Table 1 Overview of data files/data sets

Data description

Dryobalanops aromatica’s seedlings, collected from Lae Kombih Forest Park, Aceh, Sumatera and transported to greenhouse of Department of Silviculture, IPB University, Bogor, were treated under two contrasting types of potting (diameter 10 cm) fine media, i.e., mineral soil (n = 3 seedlings) and peat (n = 3 seedlings) with regular watering. Peat media was classified as fibric peat, which has pH of 4.0 and 135.32% water content, whereas mineral soil media is classified as clay loam soil which has pH of 5.0 and 32.09% water content. Total RNA from young leaves collected from three one-year-old seedlings cultivated in each mineral soil media and peat media were extracted by using Plant Total RNA Mini Kit (Geneaid Biotech Ltd), following manufacturer’s instructions. The integrity and quantity of extracted-RNA were measured by using NanoDrop ND-1000 spectrophotometer and Agilent 2100 Bioanalyzer.

The RNA sequencing was undertaken using Illumina HiSeq 4000 (Novogene-AIT, Singapore) that produced pre-processing reads, which afterwards became subjects to discard the library adaptors and low-quality reads below Q < 30 (data set 1). The clean reads were de novo assembled by Trinity 2.3.2 [6], and the redundant transcripts were removed using CAP3, cd-hit-est, and corset 1.08, respectively [7,8,9]. Sequencing the yielded 221 million reads produced total 114,268 contigs. The contigs ranged from 201 to 50,886 base pairs with N50 of 1970 bp (data file 1). To assess the quality of transcriptome reference, clean reads were mapped to reference using Bowtie2 [10] (Data file 2).

The functional annotation of contigs was performed using BLAST + 2.7.1 program against the NCBI nr (data file 3), NCBI nt (data file 4) (downloaded by 6th October 2018 and subjected to Euphyllophyta) and SwissProt (data file 5) and TrEMBL (data file 6) (downloaded by 3rd January 2020) databases with an E-value cutoff of 10−5 [11, 12]. Statistics of transcriptome reference were analyzed using Blast2GO 5.2 [13] that produced statistics of length distribution and Blast results with NCBI nr as follows: e-value distribution, contig similarity distribution and top-hit species distribution (data file 7). Functional analysis showed that 80,507 (70.45%) indicated significant matches with NCBI nr as well as 59,353 (51,94%) in the SwissProt database. The transposon sequence analysis was analyzed using BLAST program with TREP database [14] (data file 8, data file 9). Transcriptome reference was assessed using Busco v.3.2 [15] under Maser platform [16] (data file 10). The SwissProt-annotated contigs were used to analyze GO and KEGG pathways using Blast2GO 5.2 (data file 11).
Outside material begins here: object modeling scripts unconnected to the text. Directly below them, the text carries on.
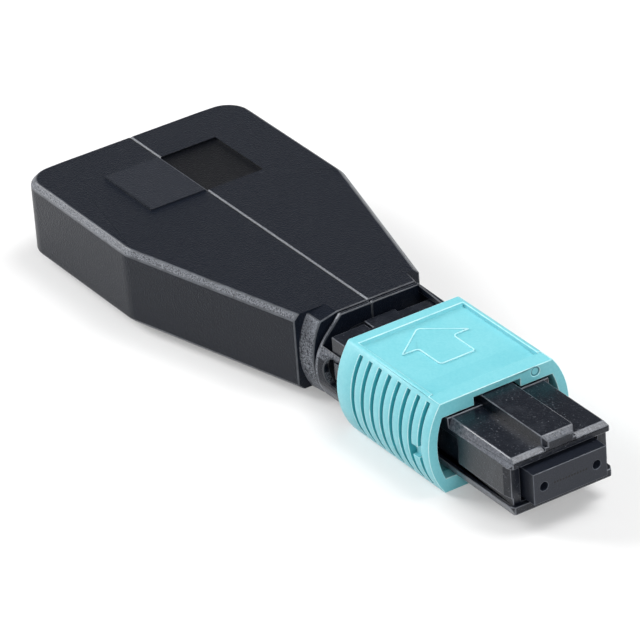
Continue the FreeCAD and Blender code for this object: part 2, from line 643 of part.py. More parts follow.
def shell_half():
    """The +Y half; the other half is the same moulding turned over."""
    block = shell_block(0, SHELL_TAPER_END, SHELL_HALF_H, SHELL_CORNER_R, SHELL_BEND_R)
    rim_edges = [e for e in block.Edges
                 if abs(abs(e.CenterOfMass.z) - SHELL_HALF_H) < 0.001
                 and e.BoundBox.YMin > -0.01 and e.CenterOfMass.x < SHELL_TAPER_END - 0.01
                 and e.CenterOfMass.y > 0.01]
    block = block.makeChamfer(SHELL_EDGE, rim_edges)
    core = Part.Face(rim_profile(NECK_END, GROOVE_FLOOR_IN)).extrude(V(GROOVE_L, 0, 0))
    shape = block.fuse(neck()).fuse(core).fuse(arm())
    cavity = shell_block(SHELL_WALL, MAIN_CAVITY_FRONT, SHELL_HALF_H - SHELL_WALL,
                         SHELL_CORNER_R - SHELL_WALL, SHELL_BEND_R - SHELL_WALL)
    shape = shape.cut(cavity)
    way = stadium(BARREL_HALF_W + FIT_GAP, BARREL_HALF_H + FIT_GAP, MAIN_CAVITY_FRONT - 1,
                  RIM_FRONT + 1)
    seat = stadium(BARREL_HALF_W + COLLAR_OUT + FIT_GAP, BARREL_HALF_H + COLLAR_OUT + FIT_GAP,
                   COLLAR_REAR - FIT_GAP, COLLAR_FRONT + FIT_GAP)
    shape = shape.cut(way).cut(seat)
    shape = shape.cut(box(LABEL_REAR, LABEL_FRONT, -1, LABEL_HALF_W,
                          SHELL_HALF_H - LABEL_DEPTH, SHELL_HALF_H + 1))
    shape = shape.fuse(box(LABEL_REAR, LABEL_FRONT, 0, LABEL_HALF_W,
                           -SHELL_HALF_H - PAD_RISE, -SHELL_HALF_H))
    for sign in (-1, 1):
        z = sign * SHELL_HALF_H
        seam = along_x([(0, z - sign * SEAM_EDGE), (0, z + sign), (1, z + sign),
                        (SEAM_EDGE, z)], SHELL_REAR - 1, 1)
        shape = shape.cut(seam)
    return shape.removeSplitter()


def lip(sign, clearance):
    """Tongue along the seam in the middle of the top or bottom wall."""
    z_mid = sign * (SHELL_HALF_H - LABEL_DEPTH - (SHELL_WALL - LABEL_DEPTH) / 2)
    return box(SHELL_REAR + SHELL_WALL, MAIN_CAVITY_FRONT, -1, LIP_D + clearance,
               z_mid - LIP_T / 2 - clearance, z_mid + LIP_T / 2 + clearance)


def shells():
    far = shell_half()
    near = half_turn(shell_half())
    for sign in (-1, 1):
        tongue = lip(sign, 0)
        near = near.fuse(tongue.common(box(-100, 0, -0.5, 10, -10, 10)))
        far = far.cut(lip(sign, LIP_GAP))
    return near.removeSplitter(), far.removeSplitter()


def arc_points(centre, r, start, end):
    """Points along an arc about centre, from angle start to angle end in degrees."""
    count = math.ceil(abs(end - start) / LOOP_TURN)
    angles = [math.radians(start + (end - start) * step / count) for step in range(count + 1)]
    return [centre + V(r * math.cos(a), r * math.sin(a), 0) for a in angles]


def fibre_loop(index):
    """One fibre from the boot, round a teardrop in the shell and back to the boot."""
    y = FIBRE_PITCH * (index + 0.5)
    outermost = SHELL_HALF_W - SHELL_WALL - LOOP_SPARE
    r = outermost - LOOP_STEP * (FIBRES // 2 - 1 - index)
    reach = LOOP_BEND_R + r
    bend_x = LOOP_CENTRE_X + math.sqrt(reach ** 2 - (LOOP_BEND_R + y) ** 2)
    lean = math.degrees(math.asin((LOOP_BEND_R + y) / reach))
    out = [V(BOOT_SINK - FERRULE_L, y, 0)]
    out += arc_points(V(bend_x, y + LOOP_BEND_R, 0), LOOP_BEND_R, 270, 180 + lean)
    back = [V(p.x, -p.y, 0) for p in reversed(out)]
    round_end = arc_points(V(LOOP_CENTRE_X, 0, 0), r, lean, 360 - lean)
    return wire_along(out + round_end[1:-1] + back, FIBRE_R)


def main():
    os.makedirs("parts", exist_ok=True)
    near, far = shells()
    nodes = {
        "shell_near": near,
        "shell_far": far,
        "outer_sleeve": outer_sleeve(),
        "plug_housing": plug_housing(),
        "ferrule": ferrule(),
        "ferrule_boot": ferrule_boot(),
        "pin_keeper": pin_keeper(),
        "main_spring": main_spring(),
        "spring_carrier": carrier(),
        "sleeve_spring_near": side_spring(-1),
        "sleeve_spring_far": side_spring(1),
    }
    for index in range(FIBRES // 2):
        nodes["fibre_loop_%d" % (index + 1)] = fibre_loop(index)
    for name, shape in nodes.items():
        solids = shape.Solids
        print(name, "valid", shape.isValid(), "solids", len(solids),
              "volume", round(shape.Volume, 3))
        part = solids[0] if len(solids) == 1 else Part.makeCompound(solids)
        part.exportStep("parts/%s.step" % name)


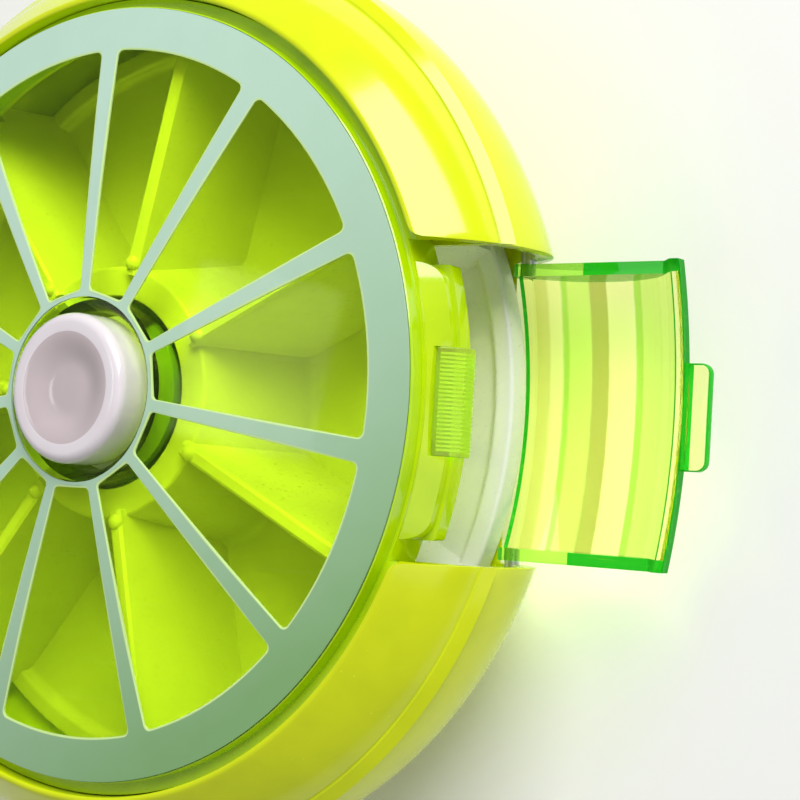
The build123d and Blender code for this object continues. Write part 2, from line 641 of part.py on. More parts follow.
def pawl_ring():
    """Ring on the rotor with three springy arms, drawn flexed clear of the teeth."""
    tip_r = BORE_R - RATCHET_RIM - TOOTH_DEPTH - LOOSE_GAP
    ring_r = ROTOR_R + PAWL_RING_W
    body = Circle(ring_r)
    end_r = tip_r - PAWL_ARM_W / 2
    bend_r = tip_r - PAWL_BEND
    end = Vector(end_r * cos(radians(PAWL_TURN)), -end_r * sin(radians(PAWL_TURN)))
    bend = Vector(bend_r * cos(radians(PAWL_BEND_TURN)), -bend_r * sin(radians(PAWL_BEND_TURN)))
    line = ThreePointArc(Vector(ring_r - PAWL_ARM_W / 2, 0), bend, end)
    arm = trace(line, PAWL_ARM_W)
    body += [Rot(0, 0, i * 360 / PAWLS) * arm for i in range(PAWLS)]
    body -= Circle(ROTOR_R + RUNNING_FIT)
    return extrude(Pos(0, 0, ROTOR_FLANGE_TOP_Z) * (body & Circle(tip_r)), PAWL_H)


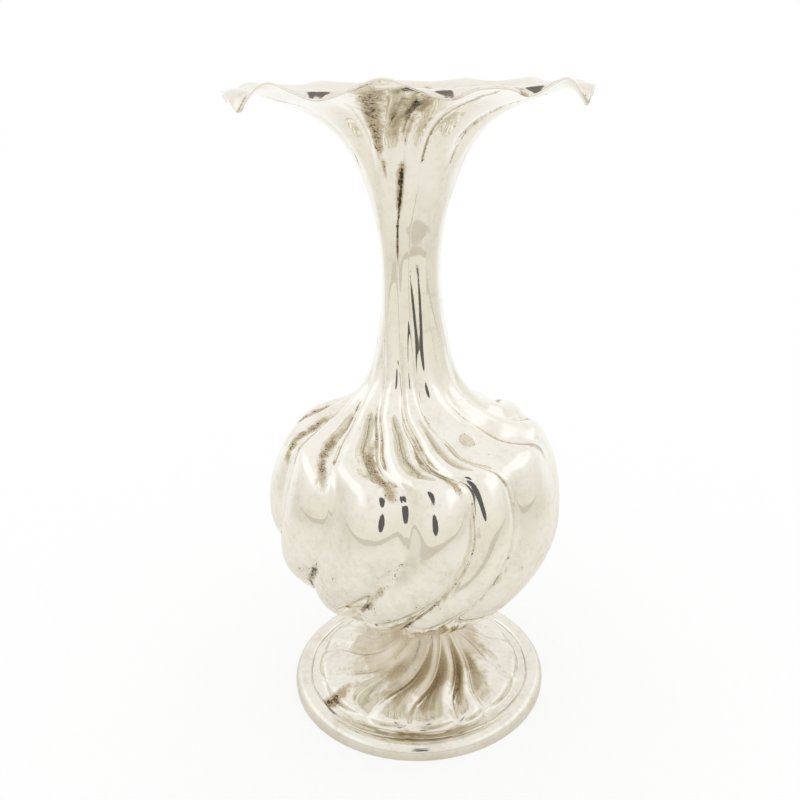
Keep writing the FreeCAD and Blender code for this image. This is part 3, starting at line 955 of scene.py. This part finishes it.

To predict ORFs, the contigs were analyzed using TransDecoder 5.5.0 [17] (data file 12). A total of 84,175 contigs was identified as ORFs with 5′prime partial of 13,430 (15,95%), 3′prime partial of 8574 (10,19%) and complete ORFs type of 57,306 (68,08%). Contigs containing microsatellite were extracted by using the MISA program [18], with minimum repeats such as: 10 for one base, 6 for two bases, and 5 for 3, 4, 5, and 6 bases; and the interruptions between sites of microsatellite were 100 bases. The microsatellite motifs containing contigs were summed up to 39,025 (data file 13).

Limitations

The seedlings were not collected directly from the field due to the lack of natural regeneration and remarkably lengthy distance. Rather, seedlings were treated in two types of potting media (i.e. mineral and peat) grown in the green house with regular maintenance. Furthermore, RNA extraction samples were obtained from the leaves, only leaving other plant parts to be analyzed for better comparisons due to already established RNA extraction methods for the leaves. The extraction was also carried out solely once during sampling point in order to meet the sufficient replicates.